Хотя документ оставался секретным, в октябре в центральных газетах, в том числе в «Правде», появилось несколько фельетонов, в которых МХАТ высмеивался за проволочки с «Мольером». До публичной поименной критики в адрес Станиславского дело не дошло, но всем заинтересованным лицам было понятно, что и кто имеется в виду.

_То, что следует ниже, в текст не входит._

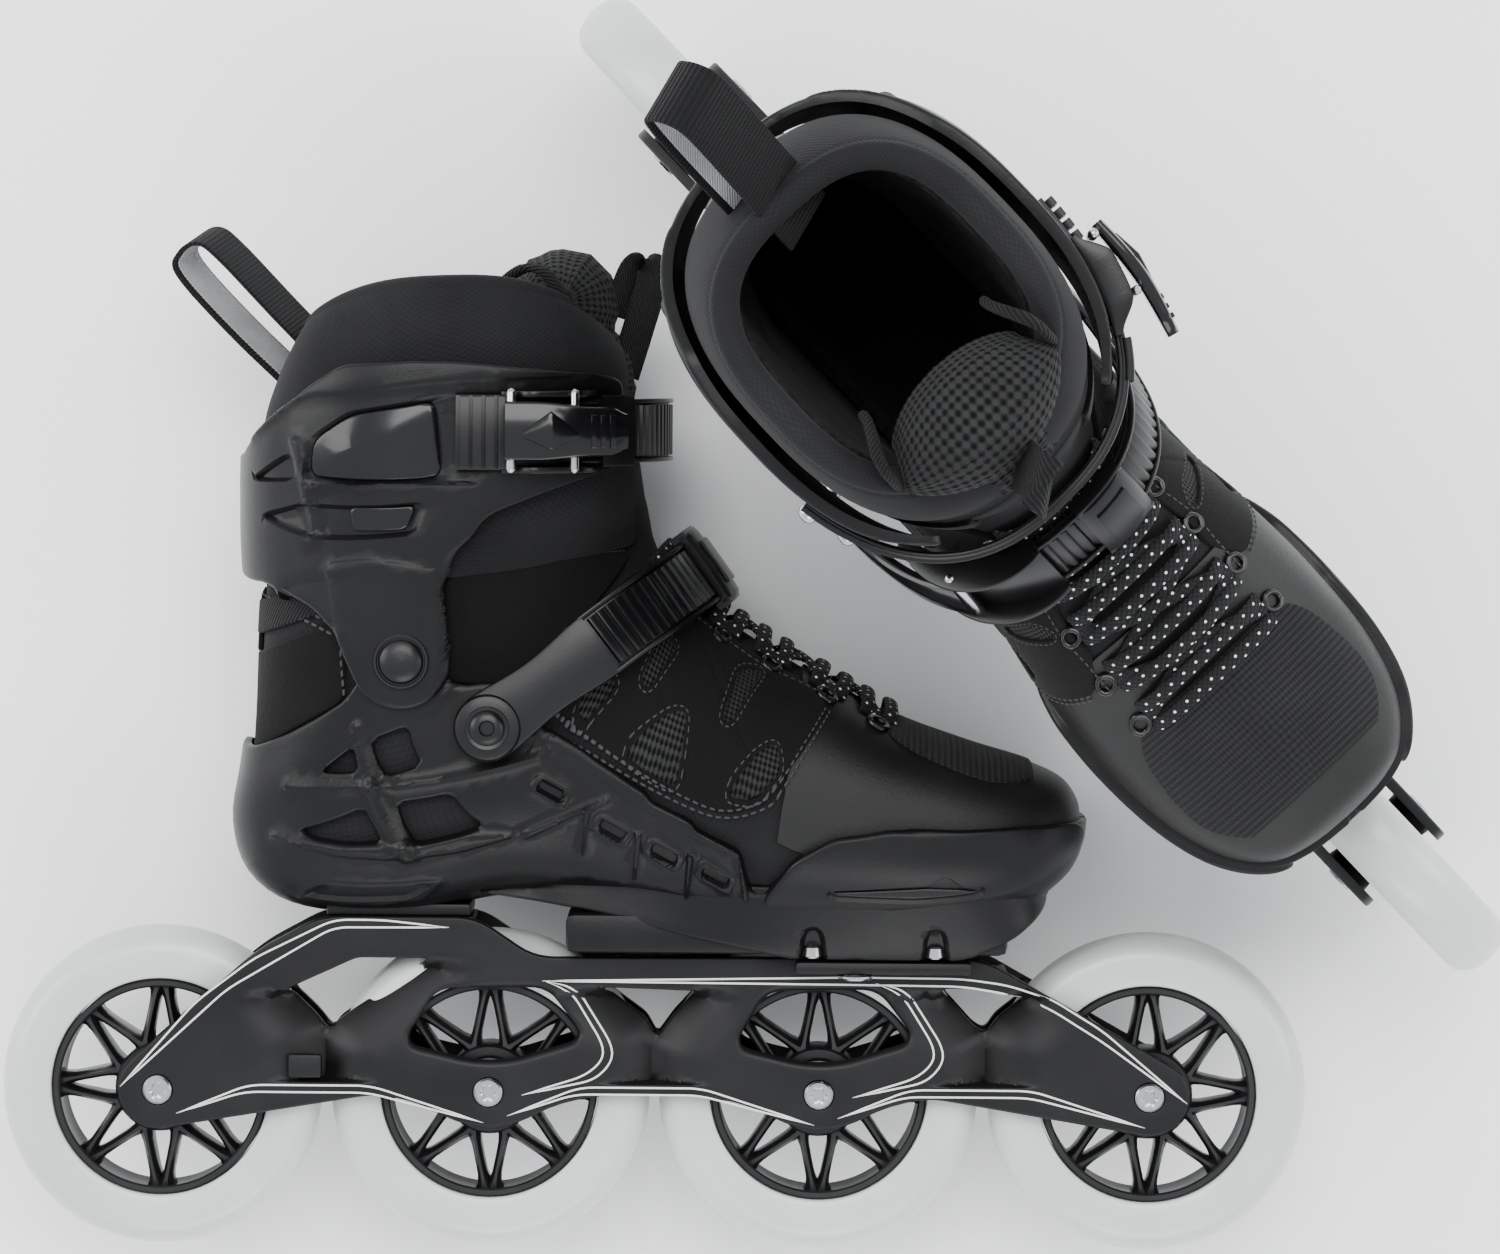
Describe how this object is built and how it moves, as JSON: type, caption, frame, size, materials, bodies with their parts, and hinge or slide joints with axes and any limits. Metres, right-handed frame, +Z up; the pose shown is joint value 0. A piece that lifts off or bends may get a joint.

Булгаков таким образом на время оказался не в привычной для себя роли критической мишени, а был представлен как жертва театрального бюрократизма. Елена Сергеевна этой общественной защите радовалась («…Афиногенов благословил Театр фельетоном о том, что пьесы бесконечно репетируют, и даже по четыре года. Прямо праздник на душе! Так им и надо, подлецам!» [21; 515]), Булгаков – трудно сказать, как к непривычному амплуа отнесся, а уж тем более к защите со стороны Афиногенова – он к таким милостям не привык и мог почувствовать в них троянский подвох. Но осенью 1935 года, когда его имя и его пьеса были едва ли не впервые упомянуты в советской печати в неотрицательном контексте, вступивший за год до этого в Союз советских писателей автор обратился к ответственному секретарю Союза тов. А. С. Щербакову со своими личными заботами:
«Уважаемый товарищ!
Проживая в настоящее время с женою и пасынком 9 лет в надстроенном доме Советского писателя (Нащокинский пер., № 3), известном на всю Москву дурным качеством своей стройки и, в частности, чудовищной слышимостью из этажа в этаж, в квартире из трехкомнат, я не имею возможности работать нормально, так как у меня нет отдельной комнаты.
Ввиду этого, а также потому, что у моей жены порок сердца (а мы живем слишком высоко), я обратился в правление РЖСКТ Советского Писателя с просьбою о том, чтобы мне, вместо моей теперешней квартиры, предоставили четырехкомнатную во вновь строящемся доме в Лаврушинском переулке, по возможности, не высоко.